## Problem requirements
Please reproduce every record, keeping each one exactly as written.

** start Dataset entries **

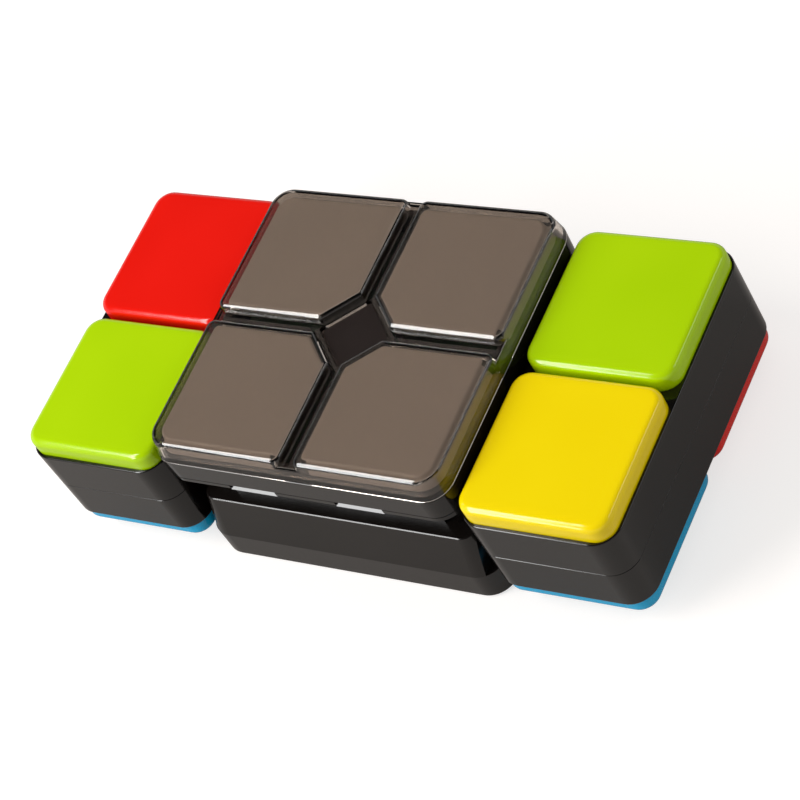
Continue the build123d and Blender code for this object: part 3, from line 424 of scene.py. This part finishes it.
def makeCapTree():
    tree, known = newTree("capShape", {
        "Half Size": "Float", "Corner Radius": "Float", "Edge Radius": "Float", "Depth": "Float",
        "Rim": "Float", "Crown": "Float", "Rings": "Int", "Edge Steps": "Int",
        "Centre": "Vector", "Turn": "Vector", "Finish": "Material"})
    known["place"] = addNode(tree, "GeometryNodeInputPosition").outputs[0]
    apart = addNode(tree, "ShaderNodeSeparateXYZ", None, {"Vector": known["place"]}).outputs
    known.update({"x": apart["X"], "y": apart["Y"]})
    addSteps(tree, known, (
        ("side", "number", "MULTIPLY_ADD", "Rings", 2.0, 1.0),

        # the flat grid is stretched to a square, and its corners are drawn onto round ones
        ("acrossX", "number", "ABSOLUTE", "x"),
        ("acrossY", "number", "ABSOLUTE", "y"),
        ("out", "number", "MAXIMUM", "acrossX", "acrossY"),
        ("reach", "number", "MAXIMUM", "out", smallestReach),
        ("stretch", "number", "DIVIDE", "Half Size", "reach"),
        ("edge", "vector", "MULTIPLY", "place", "stretch"),
        ("core", "number", "SUBTRACT", "Half Size", "Corner Radius"),
        ("highCorner", "vector", "MULTIPLY", "core", (1.0, 1.0, 0.0)),
        ("lowCorner", "vector", "MULTIPLY", "highCorner", (-1.0, -1.0, -1.0)),
        ("notOver", "vector", "MINIMUM", "edge", "highCorner"),
        ("inner", "vector", "MAXIMUM", "notOver", "lowCorner"),
        ("past", "vector", "SUBTRACT", "edge", "inner"),
        ("away", "vector", "NORMALIZE", "past"),

        # rings count inwards from the lower rim: rim, wall, round edge, then the crowned top
        ("inward", "number", "SUBTRACT", 1.0, "out"),
        ("ring", "number", "MULTIPLY", "inward", "Rings"),
        ("rim", "share", "ADD", "ring", 0.0),
        ("wall", "share", "SUBTRACT", "ring", 1.0),
        ("pastWall", "number", "SUBTRACT", "ring", 2.0),
        ("bend", "share", "DIVIDE", "pastWall", "Edge Steps"),
        ("angle", "number", "MULTIPLY", "bend", math.pi / 2),
        ("ringsPastWall", "number", "SUBTRACT", "Rings", 2.0),
        ("topRings", "number", "SUBTRACT", "ringsPastWall", "Edge Steps"),
        ("ringsLeft", "number", "SUBTRACT", "Rings", "ring"),
        ("top", "share", "DIVIDE", "ringsLeft", "topRings"),

        # how far in each ring stands, and the place in plan that this gives
        ("cosine", "number", "COSINE", "angle"),
        ("insetShare", "number", "SUBTRACT", 1.0, "cosine"),
        ("inset", "number", "MULTIPLY", "Edge Radius", "insetShare"),
        ("radius", "number", "SUBTRACT", "Corner Radius", "inset"),
        ("round", "vector", "MULTIPLY", "away", "radius"),
        ("outline", "vector", "ADD", "inner", "round"),
        ("flat", "vector", "MULTIPLY", "outline", "top"),

        # how high each ring stands above the lower rim
        ("rimAndCrown", "number", "ADD", "Rim", "Crown"),
        ("notStraight", "number", "ADD", "Edge Radius", "rimAndCrown"),
        ("straight", "number", "SUBTRACT", "Depth", "notStraight"),
        ("rimHeight", "number", "MULTIPLY", "rim", "Rim"),
        ("wallHeight", "number", "MULTIPLY_ADD", "wall", "straight", "rimHeight"),
        ("sine", "number", "SINE", "angle"),
        ("edgeHeight", "number", "MULTIPLY_ADD", "sine", "Edge Radius", "wallHeight"),
        ("topSquared", "number", "MULTIPLY", "top", "top"),
        ("crownShare", "number", "SUBTRACT", 1.0, "topSquared"),
        ("crown", "number", "MULTIPLY", "Crown", "crownShare"),
        ("topHeight", "number", "ADD", "edgeHeight", "crown"),
        ("height", "number", "SUBTRACT", "topHeight", "Depth"),
        ("lift", "vector", "MULTIPLY", "height", (0.0, 0.0, 1.0)),
        ("shellPlace", "vector", "ADD", "flat", "lift"),

        # a flat base closes the cap at its lower rim
        ("rimRound", "vector", "MULTIPLY", "away", "Corner Radius"),
        ("rimLine", "vector", "ADD", "inner", "rimRound"),
        ("spread", "vector", "MULTIPLY", "rimLine", "out"),
        ("drop", "vector", "MULTIPLY", "Depth", (0.0, 0.0, -1.0)),
        ("basePlace", "vector", "ADD", "spread", "drop"),
    ))
    grid = addNode(tree, "GeometryNodeMeshGrid", None, {
        "Size X": 2.0, "Size Y": 2.0,
        "Vertices X": known["side"], "Vertices Y": known["side"]}).outputs["Mesh"]
    shell = addNode(tree, "GeometryNodeSetPosition", None, {
        "Geometry": grid, "Position": known["shellPlace"]}).outputs[0]
    base = addNode(tree, "GeometryNodeSetPosition", None, {
        "Geometry": grid, "Position": known["basePlace"]}).outputs[0]
    base = addNode(tree, "GeometryNodeFlipFaces", None, {"Mesh": base}).outputs[0]
    whole = addNode(tree, "GeometryNodeJoinGeometry")
    tree.links.new(base, whole.inputs[0])
    tree.links.new(shell, whole.inputs[0])
    closed = addNode(tree, "GeometryNodeMergeByDistance", None, {
        "Geometry": whole.outputs[0], "Distance": weldDistance}).outputs[0]
    smooth = addNode(tree, "GeometryNodeSetShadeSmooth", None, {"Geometry": closed}).outputs[0]
    turn = addNode(tree, "FunctionNodeEulerToRotation", None, {"Euler": known["Turn"]}).outputs[0]
    placed = addNode(tree, "GeometryNodeTransform", None, {
        "Geometry": smooth, "Translation": known["Centre"], "Rotation": turn}).outputs[0]
    closeTree(tree, placed, known["Finish"])
    return tree


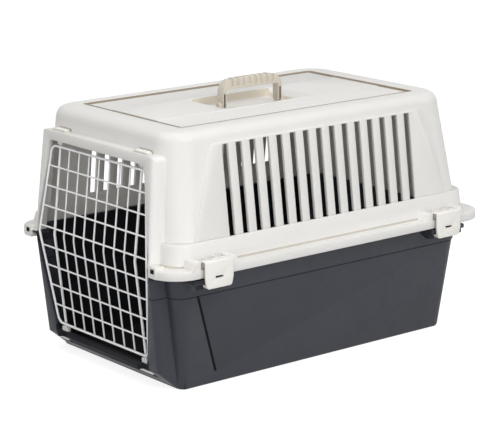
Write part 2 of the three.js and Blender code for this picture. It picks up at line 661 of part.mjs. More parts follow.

** end Dataset entries **

## The completed task
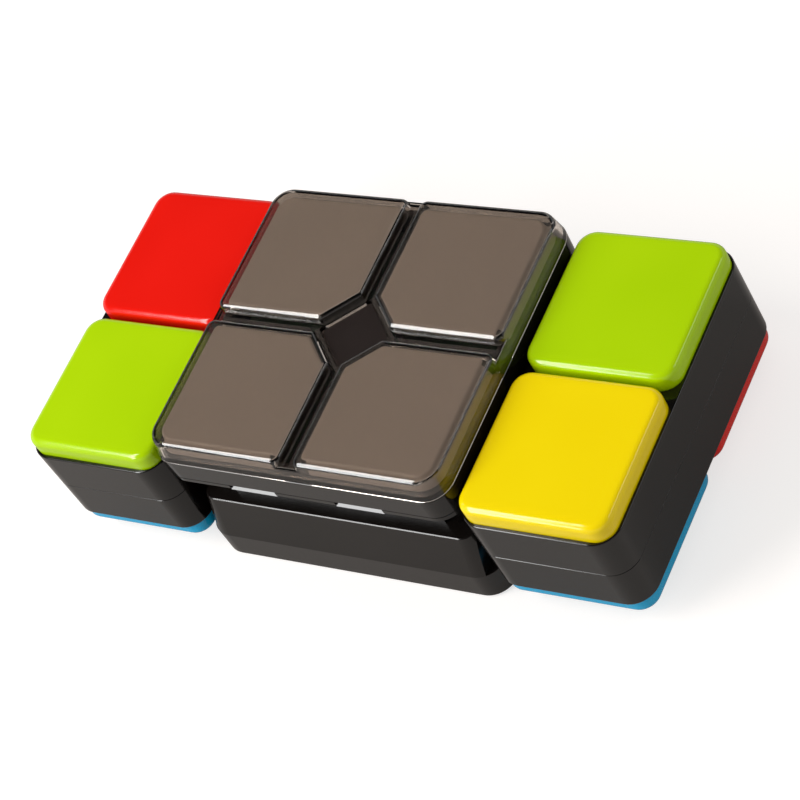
Continue the build123d and Blender code for this object: part 3, from line 424 of scene.py. This part finishes it.
def makeCapTree():
    tree, known = newTree("capShape", {
        "Half Size": "Float", "Corner Radius": "Float", "Edge Radius": "Float", "Depth": "Float",
        "Rim": "Float", "Crown": "Float", "Rings": "Int", "Edge Steps": "Int",
        "Centre": "Vector", "Turn": "Vector", "Finish": "Material"})
    known["place"] = addNode(tree, "GeometryNodeInputPosition").outputs[0]
    apart = addNode(tree, "ShaderNodeSeparateXYZ", None, {"Vector": known["place"]}).outputs
    known.update({"x": apart["X"], "y": apart["Y"]})
    addSteps(tree, known, (
        ("side", "number", "MULTIPLY_ADD", "Rings", 2.0, 1.0),

        # the flat grid is stretched to a square, and its corners are drawn onto round ones
        ("acrossX", "number", "ABSOLUTE", "x"),
        ("acrossY", "number", "ABSOLUTE", "y"),
        ("out", "number", "MAXIMUM", "acrossX", "acrossY"),
        ("reach", "number", "MAXIMUM", "out", smallestReach),
        ("stretch", "number", "DIVIDE", "Half Size", "reach"),
        ("edge", "vector", "MULTIPLY", "place", "stretch"),
        ("core", "number", "SUBTRACT", "Half Size", "Corner Radius"),
        ("highCorner", "vector", "MULTIPLY", "core", (1.0, 1.0, 0.0)),
        ("lowCorner", "vector", "MULTIPLY", "highCorner", (-1.0, -1.0, -1.0)),
        ("notOver", "vector", "MINIMUM", "edge", "highCorner"),
        ("inner", "vector", "MAXIMUM", "notOver", "lowCorner"),
        ("past", "vector", "SUBTRACT", "edge", "inner"),
        ("away", "vector", "NORMALIZE", "past"),

        # rings count inwards from the lower rim: rim, wall, round edge, then the crowned top
        ("inward", "number", "SUBTRACT", 1.0, "out"),
        ("ring", "number", "MULTIPLY", "inward", "Rings"),
        ("rim", "share", "ADD", "ring", 0.0),
        ("wall", "share", "SUBTRACT", "ring", 1.0),
        ("pastWall", "number", "SUBTRACT", "ring", 2.0),
        ("bend", "share", "DIVIDE", "pastWall", "Edge Steps"),
        ("angle", "number", "MULTIPLY", "bend", math.pi / 2),
        ("ringsPastWall", "number", "SUBTRACT", "Rings", 2.0),
        ("topRings", "number", "SUBTRACT", "ringsPastWall", "Edge Steps"),
        ("ringsLeft", "number", "SUBTRACT", "Rings", "ring"),
        ("top", "share", "DIVIDE", "ringsLeft", "topRings"),

        # how far in each ring stands, and the place in plan that this gives
        ("cosine", "number", "COSINE", "angle"),
        ("insetShare", "number", "SUBTRACT", 1.0, "cosine"),
        ("inset", "number", "MULTIPLY", "Edge Radius", "insetShare"),
        ("radius", "number", "SUBTRACT", "Corner Radius", "inset"),
        ("round", "vector", "MULTIPLY", "away", "radius"),
        ("outline", "vector", "ADD", "inner", "round"),
        ("flat", "vector", "MULTIPLY", "outline", "top"),

        # how high each ring stands above the lower rim
        ("rimAndCrown", "number", "ADD", "Rim", "Crown"),
        ("notStraight", "number", "ADD", "Edge Radius", "rimAndCrown"),
        ("straight", "number", "SUBTRACT", "Depth", "notStraight"),
        ("rimHeight", "number", "MULTIPLY", "rim", "Rim"),
        ("wallHeight", "number", "MULTIPLY_ADD", "wall", "straight", "rimHeight"),
        ("sine", "number", "SINE", "angle"),
        ("edgeHeight", "number", "MULTIPLY_ADD", "sine", "Edge Radius", "wallHeight"),
        ("topSquared", "number", "MULTIPLY", "top", "top"),
        ("crownShare", "number", "SUBTRACT", 1.0, "topSquared"),
        ("crown", "number", "MULTIPLY", "Crown", "crownShare"),
        ("topHeight", "number", "ADD", "edgeHeight", "crown"),
        ("height", "number", "SUBTRACT", "topHeight", "Depth"),
        ("lift", "vector", "MULTIPLY", "height", (0.0, 0.0, 1.0)),
        ("shellPlace", "vector", "ADD", "flat", "lift"),

        # a flat base closes the cap at its lower rim
        ("rimRound", "vector", "MULTIPLY", "away", "Corner Radius"),
        ("rimLine", "vector", "ADD", "inner", "rimRound"),
        ("spread", "vector", "MULTIPLY", "rimLine", "out"),
        ("drop", "vector", "MULTIPLY", "Depth", (0.0, 0.0, -1.0)),
        ("basePlace", "vector", "ADD", "spread", "drop"),
    ))
    grid = addNode(tree, "GeometryNodeMeshGrid", None, {
        "Size X": 2.0, "Size Y": 2.0,
        "Vertices X": known["side"], "Vertices Y": known["side"]}).outputs["Mesh"]
    shell = addNode(tree, "GeometryNodeSetPosition", None, {
        "Geometry": grid, "Position": known["shellPlace"]}).outputs[0]
    base = addNode(tree, "GeometryNodeSetPosition", None, {
        "Geometry": grid, "Position": known["basePlace"]}).outputs[0]
    base = addNode(tree, "GeometryNodeFlipFaces", None, {"Mesh": base}).outputs[0]
    whole = addNode(tree, "GeometryNodeJoinGeometry")
    tree.links.new(base, whole.inputs[0])
    tree.links.new(shell, whole.inputs[0])
    closed = addNode(tree, "GeometryNodeMergeByDistance", None, {
        "Geometry": whole.outputs[0], "Distance": weldDistance}).outputs[0]
    smooth = addNode(tree, "GeometryNodeSetShadeSmooth", None, {"Geometry": closed}).outputs[0]
    turn = addNode(tree, "FunctionNodeEulerToRotation", None, {"Euler": known["Turn"]}).outputs[0]
    placed = addNode(tree, "GeometryNodeTransform", None, {
        "Geometry": smooth, "Translation": known["Centre"], "Rotation": turn}).outputs[0]
    closeTree(tree, placed, known["Finish"])
    return tree


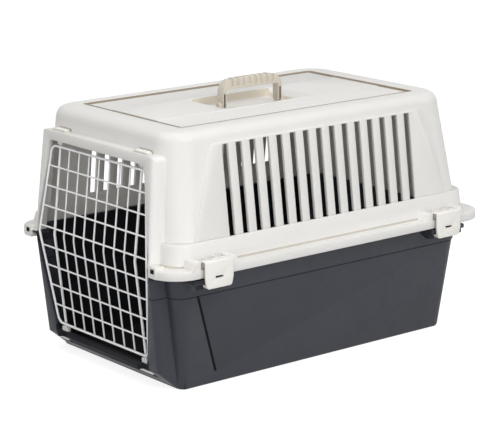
Write part 2 of the three.js and Blender code for this picture. It picks up at line 661 of part.mjs. More parts follow.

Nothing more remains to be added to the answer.